Dr. Stone is a Japanese anime television series produced by TMS Entertainment, based on the manga series of the same name, written by Riichiro Inagaki, illustrated by Boichi, and published in Shueisha's Weekly Shōnen Jump magazine. 3,700 years after a mysterious light turns every human on the planet into stone, genius boy Senku Ishigami emerges from his petrification into a "Stone World" and seeks to rebuild human civilization from the ground up. The series is directed by Shinya Iino, with Yuichiro Kido as scriptwriter, and Yuko Iwasa as character designer. Tatsuya Kato, Hiroaki Tsutsumi, and Yuki Kanesaka compose the series' music. The first opening was 'Good Morning World' by BURNOUT SYNDROMES, was used from episodes 1–12. The second opening, 'Sangenshoku' by Pelican Fanclub, was used from episodes 13–24. The first ending, 'Life' by Rude-a, was used from episodes 1–12. The second ending, 'Yume no You na' by Yusuke Saeki, was used from episodes 13–24. The first season aired from July 5 to December 13, 2019 on Tokyo MX and other channels. The first season ran for 24 episodes. The series is streamed by Crunchyroll worldwide outside of Asia, and Funimation produced a simuldub.

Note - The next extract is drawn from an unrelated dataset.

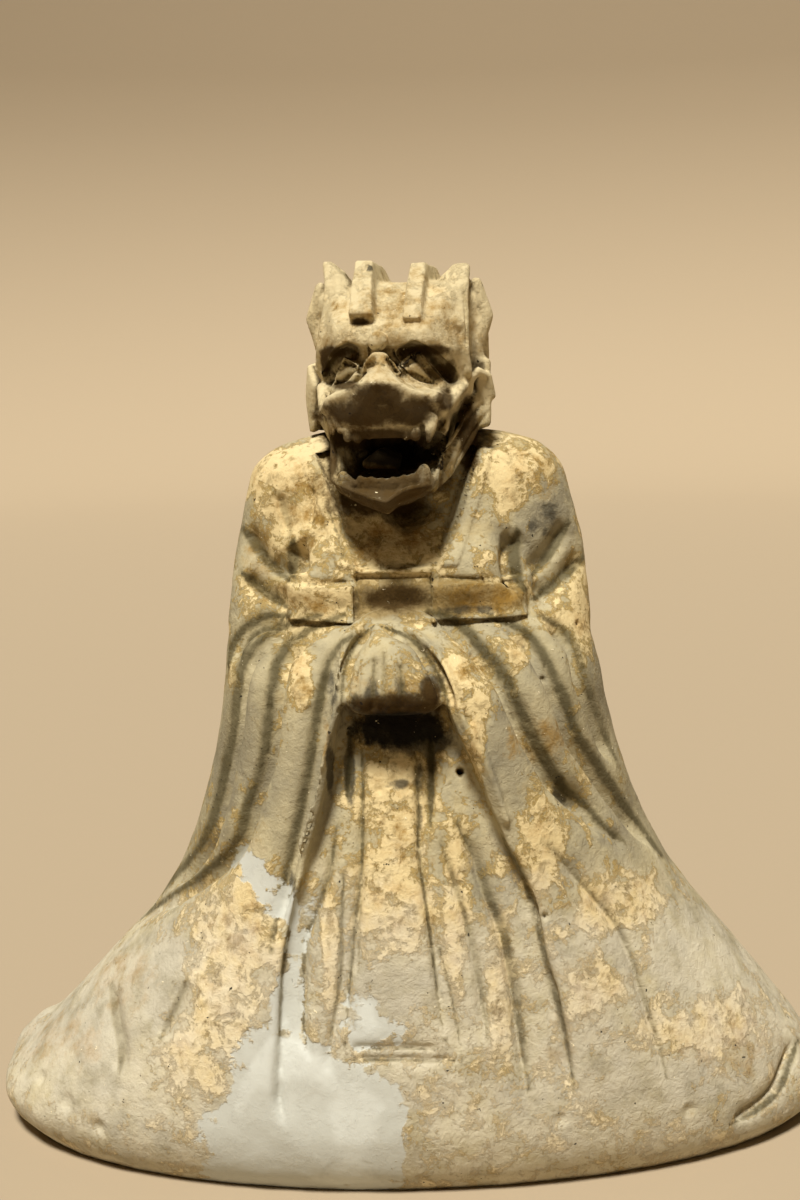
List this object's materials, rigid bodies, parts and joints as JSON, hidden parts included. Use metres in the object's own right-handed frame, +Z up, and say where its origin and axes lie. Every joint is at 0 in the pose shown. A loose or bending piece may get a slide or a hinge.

The English dub of the anime began airing on Adult Swim's Toonami programming block on August 25, 2019.

A second season of the anime series was announced after the first season's finale. The second season focused on the story of the "Stone Wars" arc from the manga series.  Officially titled as Dr. Stone: Stone Wars, the second season aired from January 14 to March 25, 2021.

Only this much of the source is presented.